DuPage County Forest Preserve District

Teachers can learn how to incorporate native landscaping into their classrooms at the DuPage County Forest Preserve District's Earth Partnership for Schools summer institute from 8 a.m. to 4:30 p.m. July 21-25 and Nov. 15 at Fullersburg Woods Nature Education Center, Spring Road, west of York Road, in Oak Brook.

Teachers will learn how to create native landscapes at their schools, infuse hands-on science into their curricula, and foster leadership and responsibility among their students.

They'll discuss plant identification, ecosystems and habitats, data collection, garden design, and math, reading and science in the classroom, and return to their schools with resources to meet next generation science standards.

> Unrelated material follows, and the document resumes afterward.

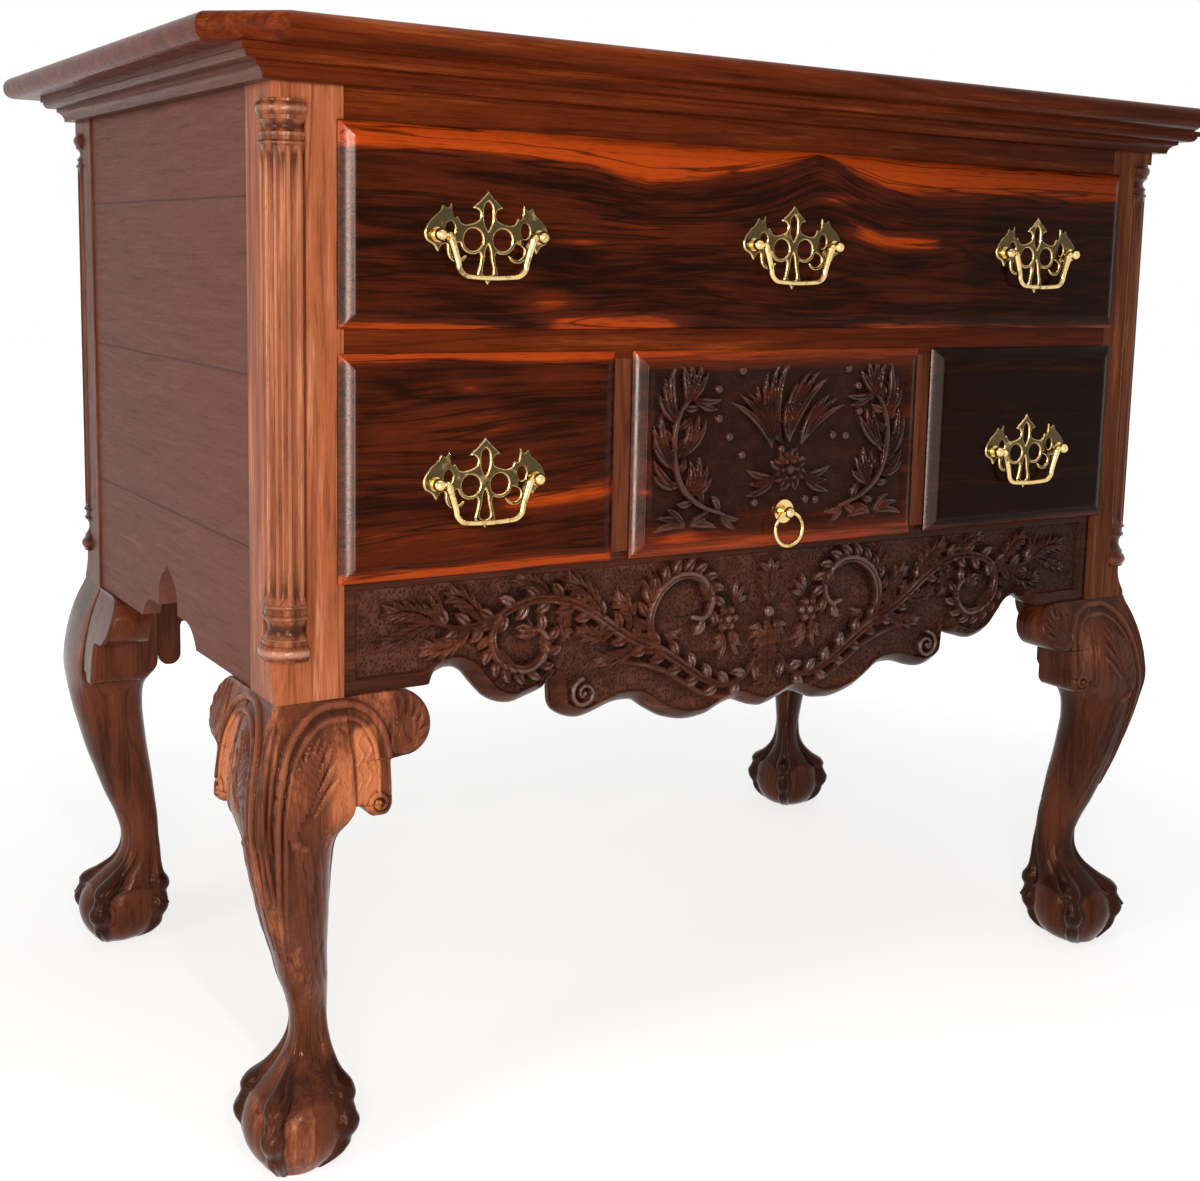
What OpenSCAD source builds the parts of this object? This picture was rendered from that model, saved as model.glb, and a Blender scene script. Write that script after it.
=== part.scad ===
// Lowboy with cabriole legs, one long drawer over three, and pierced brass pulls.
// Millimetres, +Z up, front towards -Y, +X to the right as seen from the front.
// The origin is on the floor, under the middle of the whole piece.

/* [Case] */
// Overall height, floor to the upper face of the top
total_h = 762; // [740:1:800]
// Width of the case over the corner posts
case_w = 806; // [780:1:860]
// Depth of the case over the corner posts
case_d = 476; // [450:1:500]
// Side of a square corner post
post_w = 48; // [46:1:52]
// Height of the knee line, where the square post becomes the leg
leg_h = 329; // [320:1:340]
// Thickness of a side panel
side_t = 14; // [10:1:18]
// How far a side panel lies back from the post faces
side_inset = 2; // [1:0.5:4]
// Thickness of the back panel
back_t = 12; // [8:1:16]
// Thickness of the lower back rail
back_rail_t = 20; // [16:1:24]

/* [Top] */
// Thickness of the top
top_t = 18; // [16:1:22]
// Overhang at the front and the sides
top_overhang = 49; // [40:1:60]
// Overhang at the back
back_overhang = 41; // [20:1:50]
// Length cut from each front corner, along each edge
clip = 43; // [20:1:60]
// Radius of the rounded edge of the top
top_round = 8; // [3:0.5:8]
// Height of the cornice moulding
cornice_h = 19; // [17:0.5:24]
// How far the cornice moulding stands out from the case
cornice_out = 28; // [24:1:34]

/* [Front frame] */
// Height of the front apron above the knee line
apron_h = 82; // [76:1:90]
// Thickness of the front apron
apron_t = 20; // [16:1:24]
// Share of the drawers' height that the lower openings take
lower_share = 0.5364; // [0.5:0.0002:0.56]
// Height of the middle rail
mid_rail_h = 27; // [24:1:30]
// Height of the top rail
top_rail_h = 45; // [40:1:50]
// Thickness of the top rail, front to back
top_rail_t = 22; // [18:1:28]
// Depth of the middle rail and of the dividers, front to back
rail_depth = 60; // [50:1:80]
// Width of a divider between the lower drawers
divider_w = 26; // [22:1:30]
// Distance of each divider's middle from the middle of the case
divider_x = 143.5; // [130:0.5:155]
// Depth of the carved ground behind the face of the apron
ground_sink = 3; // [1:0.5:5]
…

The institute costs $285 per person. Full-tuition scholarships are available. Successful participants also will receive complimentary graduate degree credit funded through a grant from the University of Wisconsin-Madison Arboretum.

Registration materials are online at www.dupageforest.org under Things to Do and Teachers and Scouts.

For more information, call (630) 933-7208.

"For more than 30 years, Earth Partnerships for Schools institutes throughout the Midwest have trained teachers to incorporate ecology into their classrooms, and we're happy to lend our expertise to those efforts here in DuPage County," said David Guritz, director of the district's Office of Education.

A team of teachers from Johnson Elementary School in Warrenville, part of Wheaton Warrenville Unit District 200, plan to join this year's institute. They'll focus on native habitats along rivers and streams to support a schoolwide effort to help restore Ferry Creek, which passes through the school's grounds and the adjoining Warrenville Park District's Summer Lakes Park.